The Pfalz D.VI was a German sesquiplane fighter aircraft from World War I. It was not put into production.

==Design and development==
The D.VI was a single bay sesquiplane with parallel chord wings which had angled tips The lower planes were smaller in span and chord than the upper ones but there was no stagger. The interplane struts were similar to those of the D.III, almost V-form but with a squared-off vertex and placed near the lower leading edge. The fuselage and wing centre section were joined by a pair of outward leaning cabane struts on each side. As on the D.III, the lower wing roots were carefully faired into the fuselage. There were ailerons only on the upper wings.
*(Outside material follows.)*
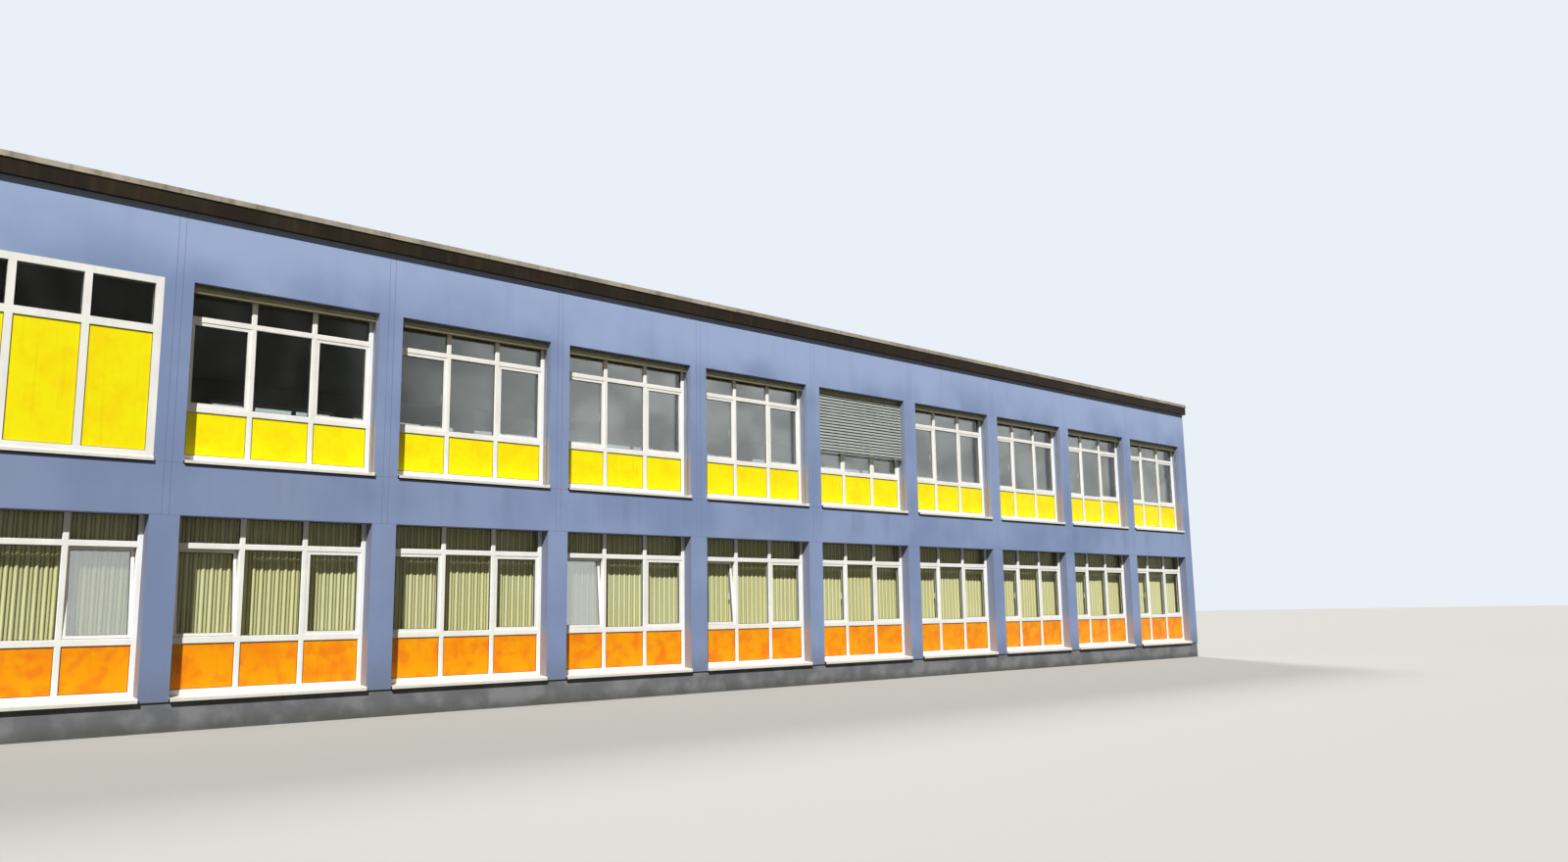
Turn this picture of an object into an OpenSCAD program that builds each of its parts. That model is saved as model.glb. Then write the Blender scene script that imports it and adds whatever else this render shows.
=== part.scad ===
// School wing of two storeys with a flat roof, in millimetres.
// X runs along the front from left to right, Y from the front to the back, Z up from the ground.

/* [Bays] */
// Number of window bays along the wing
bay_count = 10; // [7:1:11]
// Distance from one pier to the next
bay_w = 3350; // [3000:10:3500]
// Width of a pier between two windows
pier_w = 415; // [300:5:500]

/* [Walls] */
// Depth of the wing from the front wall face to the back wall face
wing_depth = 10200; // [7000:50:14000]
// Thickness of the outer walls
wall_t = 365; // [340:5:450]
// How far the plinth stands back from the wall face
plinth_setback = 25; // [5:5:60]

/* [Heights] */
// Height of the plinth, and of the ground floor above the ground
plinth_h = 430; // [350:10:800]
// Height of a ground floor window opening
ground_opening_h = 2690; // [2550:10:2900]
// Height of the wall band between the two rows of windows
band_h = 780; // [600:10:1000]
// Height of an upper window opening
upper_opening_h = 2770; // [2600:10:2950]
// Height of the wall from the upper openings to the fascia
eaves_h = 1080; // [900:10:1300]

/* [Floors] */
// Thickness of the ground floor slab
ground_slab_t = 250; // [150:10:330]
// Thickness of the upper floor slab
upper_slab_t = 280; // [200:10:400]
// Thickness of the roof slab
roof_slab_t = 300; // [200:10:350]
// Height of the upper ceiling above the window heads
ceiling_rise = 450; // [100:10:500]
// Thickness of the roof covering on its slab
roof_cover_t = 160; // [80:10:200]

/* [Roof edge] */
// Height of the dark fascia
fascia_h = 235; // [150:5:350]
// How far the fascia stands out from the wall
fascia_out = 80; // [40:5:150]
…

The Pfalz was fitted with a nine-cylinder 110 hp Oberursel U.II rotary engine, driving a two-blade propeller with a large spinner. The fuselage was nearly circular in cross section; smoothly covered with plywood, it tapered towards the tail. The straight edged tailplane was mounted at mid fuselage and carried horn balanced elevators with angled tips. A nearly triangular, flat-topped fin carried a D-shaped rudder, hinged at the elevator trailing edge. A single-seat, open cockpit placed the pilot under the upper trailing edge, which had a shallow but broad cut-out to enhance his view. The D.VI had a simple fixed conventional undercarriage, with mainwheels on a single axle supported at each end by a slender V-form pair of struts. There was a small tailskid. It was armed with a pair of fixed LMG 08/15 7.9 mm calibre machine guns, the standard German single-seat fighter equipment of the time.

The D.VI was one of three Pfalz aircraft which competed at the first D-Type contest held at Adlershof in January and February 1918, the others being the D.VII and the D.VIII. It gained its Type Certificate in September 1918 but failed to win a production order.